* Records provided:

== == ==

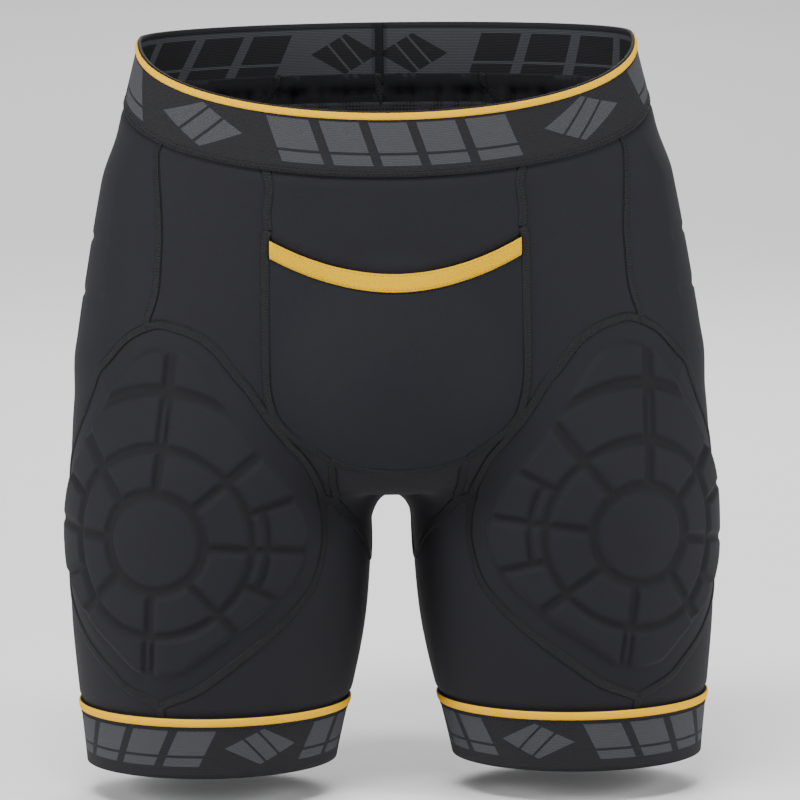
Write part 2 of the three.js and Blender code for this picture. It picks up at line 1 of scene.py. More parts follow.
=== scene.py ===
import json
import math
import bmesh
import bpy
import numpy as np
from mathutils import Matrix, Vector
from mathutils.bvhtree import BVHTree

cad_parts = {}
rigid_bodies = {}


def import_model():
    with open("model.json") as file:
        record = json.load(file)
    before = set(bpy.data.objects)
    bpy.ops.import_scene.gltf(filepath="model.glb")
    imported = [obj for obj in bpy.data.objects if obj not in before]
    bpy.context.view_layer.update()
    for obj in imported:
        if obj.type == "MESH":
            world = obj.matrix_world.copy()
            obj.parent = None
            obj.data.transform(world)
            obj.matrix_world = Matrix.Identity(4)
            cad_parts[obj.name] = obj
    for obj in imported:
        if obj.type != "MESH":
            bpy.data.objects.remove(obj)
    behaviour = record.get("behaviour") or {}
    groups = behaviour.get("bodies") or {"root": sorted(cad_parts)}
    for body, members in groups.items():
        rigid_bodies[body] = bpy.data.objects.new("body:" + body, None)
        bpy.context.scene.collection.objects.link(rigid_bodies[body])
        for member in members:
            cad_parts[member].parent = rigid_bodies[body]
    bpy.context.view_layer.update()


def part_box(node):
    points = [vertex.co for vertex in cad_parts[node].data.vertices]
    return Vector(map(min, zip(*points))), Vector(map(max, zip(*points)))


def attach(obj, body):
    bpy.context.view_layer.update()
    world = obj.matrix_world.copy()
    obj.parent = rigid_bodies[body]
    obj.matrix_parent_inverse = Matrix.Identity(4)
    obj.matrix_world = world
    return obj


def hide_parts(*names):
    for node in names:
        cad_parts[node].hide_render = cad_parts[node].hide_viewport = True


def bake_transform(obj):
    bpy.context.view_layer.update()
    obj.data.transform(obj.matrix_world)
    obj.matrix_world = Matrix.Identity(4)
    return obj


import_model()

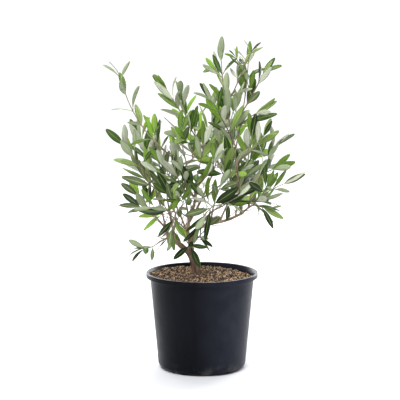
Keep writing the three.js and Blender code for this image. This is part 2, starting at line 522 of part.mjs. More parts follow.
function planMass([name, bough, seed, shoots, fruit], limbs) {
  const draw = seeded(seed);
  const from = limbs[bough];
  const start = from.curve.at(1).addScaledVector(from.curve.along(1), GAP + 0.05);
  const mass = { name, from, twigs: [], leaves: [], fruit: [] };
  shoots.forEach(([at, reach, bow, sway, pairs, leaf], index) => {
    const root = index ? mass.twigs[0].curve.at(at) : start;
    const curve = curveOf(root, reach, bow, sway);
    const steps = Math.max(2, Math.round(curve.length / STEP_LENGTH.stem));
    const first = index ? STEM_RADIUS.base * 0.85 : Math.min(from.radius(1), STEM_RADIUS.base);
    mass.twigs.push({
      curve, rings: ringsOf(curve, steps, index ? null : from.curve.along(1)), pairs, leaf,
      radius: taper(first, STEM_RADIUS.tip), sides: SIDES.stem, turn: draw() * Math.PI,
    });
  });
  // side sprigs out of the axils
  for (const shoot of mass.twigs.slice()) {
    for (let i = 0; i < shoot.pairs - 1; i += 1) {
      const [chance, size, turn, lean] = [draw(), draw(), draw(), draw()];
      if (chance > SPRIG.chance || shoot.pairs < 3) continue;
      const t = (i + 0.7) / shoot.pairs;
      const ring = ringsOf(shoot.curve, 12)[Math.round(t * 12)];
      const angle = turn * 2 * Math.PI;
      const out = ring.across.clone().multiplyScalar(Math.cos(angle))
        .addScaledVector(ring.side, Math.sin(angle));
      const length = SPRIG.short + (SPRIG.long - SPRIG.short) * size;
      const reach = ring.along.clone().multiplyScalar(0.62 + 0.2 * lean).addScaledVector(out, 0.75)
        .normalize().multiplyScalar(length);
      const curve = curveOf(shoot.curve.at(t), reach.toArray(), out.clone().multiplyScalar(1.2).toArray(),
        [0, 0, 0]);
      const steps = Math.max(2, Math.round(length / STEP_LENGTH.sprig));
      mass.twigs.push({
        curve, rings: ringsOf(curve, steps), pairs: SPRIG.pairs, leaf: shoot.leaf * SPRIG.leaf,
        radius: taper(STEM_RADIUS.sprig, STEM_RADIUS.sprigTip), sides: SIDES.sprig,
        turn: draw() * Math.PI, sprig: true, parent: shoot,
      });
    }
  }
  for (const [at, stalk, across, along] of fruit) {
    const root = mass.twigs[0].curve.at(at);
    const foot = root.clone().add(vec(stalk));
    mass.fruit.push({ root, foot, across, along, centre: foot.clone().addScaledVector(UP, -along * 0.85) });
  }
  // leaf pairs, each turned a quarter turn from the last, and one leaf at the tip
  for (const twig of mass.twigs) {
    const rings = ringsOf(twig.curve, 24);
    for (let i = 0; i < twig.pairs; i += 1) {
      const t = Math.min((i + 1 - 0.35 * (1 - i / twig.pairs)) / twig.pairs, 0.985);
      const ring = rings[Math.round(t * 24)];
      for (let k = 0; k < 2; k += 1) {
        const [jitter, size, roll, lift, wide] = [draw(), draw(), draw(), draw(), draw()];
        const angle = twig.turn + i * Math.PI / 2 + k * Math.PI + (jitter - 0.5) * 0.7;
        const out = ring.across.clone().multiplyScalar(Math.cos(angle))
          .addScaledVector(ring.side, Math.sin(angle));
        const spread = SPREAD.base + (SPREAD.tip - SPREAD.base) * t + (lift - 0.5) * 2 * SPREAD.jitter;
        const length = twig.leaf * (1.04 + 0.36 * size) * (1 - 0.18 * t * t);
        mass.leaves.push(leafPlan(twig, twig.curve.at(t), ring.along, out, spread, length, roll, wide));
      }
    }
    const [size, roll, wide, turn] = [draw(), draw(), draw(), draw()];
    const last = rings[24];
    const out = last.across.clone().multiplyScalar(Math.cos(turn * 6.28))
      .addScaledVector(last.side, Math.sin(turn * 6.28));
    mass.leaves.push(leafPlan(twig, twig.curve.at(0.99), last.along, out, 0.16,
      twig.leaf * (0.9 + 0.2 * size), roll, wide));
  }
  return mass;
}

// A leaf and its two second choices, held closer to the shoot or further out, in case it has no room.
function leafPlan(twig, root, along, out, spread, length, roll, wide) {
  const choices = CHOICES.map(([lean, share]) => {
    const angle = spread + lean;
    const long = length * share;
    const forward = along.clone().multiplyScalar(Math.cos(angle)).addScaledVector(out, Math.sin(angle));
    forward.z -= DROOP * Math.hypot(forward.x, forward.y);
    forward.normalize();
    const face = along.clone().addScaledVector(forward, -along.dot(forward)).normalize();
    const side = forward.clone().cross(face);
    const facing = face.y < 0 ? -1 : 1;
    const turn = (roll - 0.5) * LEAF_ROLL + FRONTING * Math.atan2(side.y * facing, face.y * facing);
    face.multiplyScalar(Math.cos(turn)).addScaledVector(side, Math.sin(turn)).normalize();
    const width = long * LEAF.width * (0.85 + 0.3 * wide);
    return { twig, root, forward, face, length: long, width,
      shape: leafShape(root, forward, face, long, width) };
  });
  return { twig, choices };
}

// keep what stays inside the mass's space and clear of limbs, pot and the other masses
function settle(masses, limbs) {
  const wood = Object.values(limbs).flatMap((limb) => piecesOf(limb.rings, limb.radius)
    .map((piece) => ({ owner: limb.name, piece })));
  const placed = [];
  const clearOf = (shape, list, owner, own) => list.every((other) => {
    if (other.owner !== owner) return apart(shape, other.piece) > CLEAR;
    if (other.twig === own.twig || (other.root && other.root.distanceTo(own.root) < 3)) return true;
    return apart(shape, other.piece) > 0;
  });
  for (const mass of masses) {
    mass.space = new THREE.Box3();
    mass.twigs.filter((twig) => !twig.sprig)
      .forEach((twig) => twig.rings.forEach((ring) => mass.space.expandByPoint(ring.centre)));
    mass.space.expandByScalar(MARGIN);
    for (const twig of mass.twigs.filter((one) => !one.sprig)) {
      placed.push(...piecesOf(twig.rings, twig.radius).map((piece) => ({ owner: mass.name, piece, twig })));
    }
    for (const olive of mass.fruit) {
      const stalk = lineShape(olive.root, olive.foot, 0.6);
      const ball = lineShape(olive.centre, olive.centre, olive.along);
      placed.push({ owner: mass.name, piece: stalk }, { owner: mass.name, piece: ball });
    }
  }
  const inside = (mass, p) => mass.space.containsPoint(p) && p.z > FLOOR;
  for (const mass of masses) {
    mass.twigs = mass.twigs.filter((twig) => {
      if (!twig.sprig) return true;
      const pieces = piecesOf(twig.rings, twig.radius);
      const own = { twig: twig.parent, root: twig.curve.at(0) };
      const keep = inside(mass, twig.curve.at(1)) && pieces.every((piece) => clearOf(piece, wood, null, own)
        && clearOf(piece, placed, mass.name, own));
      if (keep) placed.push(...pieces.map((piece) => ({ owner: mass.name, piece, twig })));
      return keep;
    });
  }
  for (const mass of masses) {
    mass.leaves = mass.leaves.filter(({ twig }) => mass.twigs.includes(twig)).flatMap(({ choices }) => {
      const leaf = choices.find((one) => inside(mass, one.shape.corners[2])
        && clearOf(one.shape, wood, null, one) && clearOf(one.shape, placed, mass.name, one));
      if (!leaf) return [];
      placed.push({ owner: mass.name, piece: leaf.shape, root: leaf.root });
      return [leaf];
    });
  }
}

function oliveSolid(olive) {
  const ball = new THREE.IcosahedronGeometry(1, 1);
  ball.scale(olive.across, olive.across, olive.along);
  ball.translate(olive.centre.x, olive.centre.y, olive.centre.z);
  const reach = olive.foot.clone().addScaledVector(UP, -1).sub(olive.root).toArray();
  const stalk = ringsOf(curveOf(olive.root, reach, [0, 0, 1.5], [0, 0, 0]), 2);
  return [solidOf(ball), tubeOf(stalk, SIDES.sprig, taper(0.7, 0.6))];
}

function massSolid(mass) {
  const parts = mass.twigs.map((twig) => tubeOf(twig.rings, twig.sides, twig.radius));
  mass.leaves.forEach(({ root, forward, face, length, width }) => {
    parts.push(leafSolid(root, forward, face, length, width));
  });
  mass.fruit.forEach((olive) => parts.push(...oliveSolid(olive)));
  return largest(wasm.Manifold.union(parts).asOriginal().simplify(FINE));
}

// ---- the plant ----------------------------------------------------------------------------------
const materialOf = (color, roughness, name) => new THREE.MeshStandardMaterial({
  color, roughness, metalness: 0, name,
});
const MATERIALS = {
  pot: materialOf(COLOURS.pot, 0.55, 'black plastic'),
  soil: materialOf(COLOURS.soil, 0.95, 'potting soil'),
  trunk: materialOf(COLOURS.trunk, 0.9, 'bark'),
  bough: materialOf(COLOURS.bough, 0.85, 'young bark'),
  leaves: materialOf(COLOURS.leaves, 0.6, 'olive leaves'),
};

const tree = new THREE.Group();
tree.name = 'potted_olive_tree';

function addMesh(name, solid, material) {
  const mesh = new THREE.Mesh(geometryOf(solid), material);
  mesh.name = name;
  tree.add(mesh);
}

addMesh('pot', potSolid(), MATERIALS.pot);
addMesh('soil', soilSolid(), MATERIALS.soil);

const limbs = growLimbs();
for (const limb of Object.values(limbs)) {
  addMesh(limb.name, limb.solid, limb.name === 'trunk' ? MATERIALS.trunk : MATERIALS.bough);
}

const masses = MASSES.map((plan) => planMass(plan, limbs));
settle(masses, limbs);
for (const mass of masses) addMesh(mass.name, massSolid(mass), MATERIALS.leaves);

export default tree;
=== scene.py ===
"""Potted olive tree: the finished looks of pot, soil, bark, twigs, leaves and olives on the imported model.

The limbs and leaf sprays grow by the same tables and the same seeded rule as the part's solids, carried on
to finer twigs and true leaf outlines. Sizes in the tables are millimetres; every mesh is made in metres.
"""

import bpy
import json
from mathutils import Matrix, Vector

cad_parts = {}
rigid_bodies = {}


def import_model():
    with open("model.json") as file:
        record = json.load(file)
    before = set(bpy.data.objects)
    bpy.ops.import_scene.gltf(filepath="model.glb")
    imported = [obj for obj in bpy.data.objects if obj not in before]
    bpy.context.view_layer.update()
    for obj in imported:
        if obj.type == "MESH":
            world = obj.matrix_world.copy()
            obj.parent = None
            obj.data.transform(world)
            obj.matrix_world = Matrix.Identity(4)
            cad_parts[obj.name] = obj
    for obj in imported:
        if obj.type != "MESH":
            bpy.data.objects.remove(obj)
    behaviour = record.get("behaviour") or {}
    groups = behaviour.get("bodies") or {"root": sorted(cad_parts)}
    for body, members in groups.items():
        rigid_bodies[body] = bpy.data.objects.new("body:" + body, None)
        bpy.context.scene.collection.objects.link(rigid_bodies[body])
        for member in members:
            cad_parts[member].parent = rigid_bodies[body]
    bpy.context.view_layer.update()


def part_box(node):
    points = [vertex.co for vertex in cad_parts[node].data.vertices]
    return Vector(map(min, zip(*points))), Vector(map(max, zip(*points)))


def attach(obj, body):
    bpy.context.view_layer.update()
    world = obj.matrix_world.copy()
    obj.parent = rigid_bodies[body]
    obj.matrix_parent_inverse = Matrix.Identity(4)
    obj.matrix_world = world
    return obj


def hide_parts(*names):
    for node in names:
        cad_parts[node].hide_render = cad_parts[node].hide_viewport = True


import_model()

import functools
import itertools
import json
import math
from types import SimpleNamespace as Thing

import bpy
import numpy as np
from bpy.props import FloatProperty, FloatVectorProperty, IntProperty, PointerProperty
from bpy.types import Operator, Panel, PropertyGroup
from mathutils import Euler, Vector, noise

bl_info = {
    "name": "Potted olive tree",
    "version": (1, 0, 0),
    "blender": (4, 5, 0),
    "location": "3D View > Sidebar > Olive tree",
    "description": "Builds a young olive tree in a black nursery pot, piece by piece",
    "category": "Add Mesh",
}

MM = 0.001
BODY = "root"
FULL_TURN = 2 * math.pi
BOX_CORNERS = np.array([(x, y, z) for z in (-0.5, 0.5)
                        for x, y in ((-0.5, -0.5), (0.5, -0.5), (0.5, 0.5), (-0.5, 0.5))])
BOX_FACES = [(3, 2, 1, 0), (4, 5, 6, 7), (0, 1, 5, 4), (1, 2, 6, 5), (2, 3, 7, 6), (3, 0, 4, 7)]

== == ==

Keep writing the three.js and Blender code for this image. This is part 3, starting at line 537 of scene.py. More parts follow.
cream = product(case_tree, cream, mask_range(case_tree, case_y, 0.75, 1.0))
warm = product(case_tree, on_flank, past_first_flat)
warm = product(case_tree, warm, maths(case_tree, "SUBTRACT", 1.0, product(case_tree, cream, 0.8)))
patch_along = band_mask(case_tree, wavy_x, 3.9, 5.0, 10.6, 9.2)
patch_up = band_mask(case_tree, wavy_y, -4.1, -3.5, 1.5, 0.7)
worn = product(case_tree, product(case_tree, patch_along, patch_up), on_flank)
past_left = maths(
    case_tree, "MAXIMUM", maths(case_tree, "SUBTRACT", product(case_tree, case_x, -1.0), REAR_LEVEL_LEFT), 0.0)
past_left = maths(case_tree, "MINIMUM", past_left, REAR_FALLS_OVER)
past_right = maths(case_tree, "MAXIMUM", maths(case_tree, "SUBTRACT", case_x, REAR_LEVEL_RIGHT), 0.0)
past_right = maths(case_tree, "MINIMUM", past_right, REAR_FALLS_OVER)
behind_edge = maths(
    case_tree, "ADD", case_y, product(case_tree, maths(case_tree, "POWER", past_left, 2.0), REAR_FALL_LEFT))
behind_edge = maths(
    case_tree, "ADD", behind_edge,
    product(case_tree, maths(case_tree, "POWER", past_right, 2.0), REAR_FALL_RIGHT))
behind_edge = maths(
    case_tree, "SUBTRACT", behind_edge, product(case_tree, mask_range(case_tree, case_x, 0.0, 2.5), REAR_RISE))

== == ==

What is the number of lines in the listing above that contain the string "image"? Give only the number.

2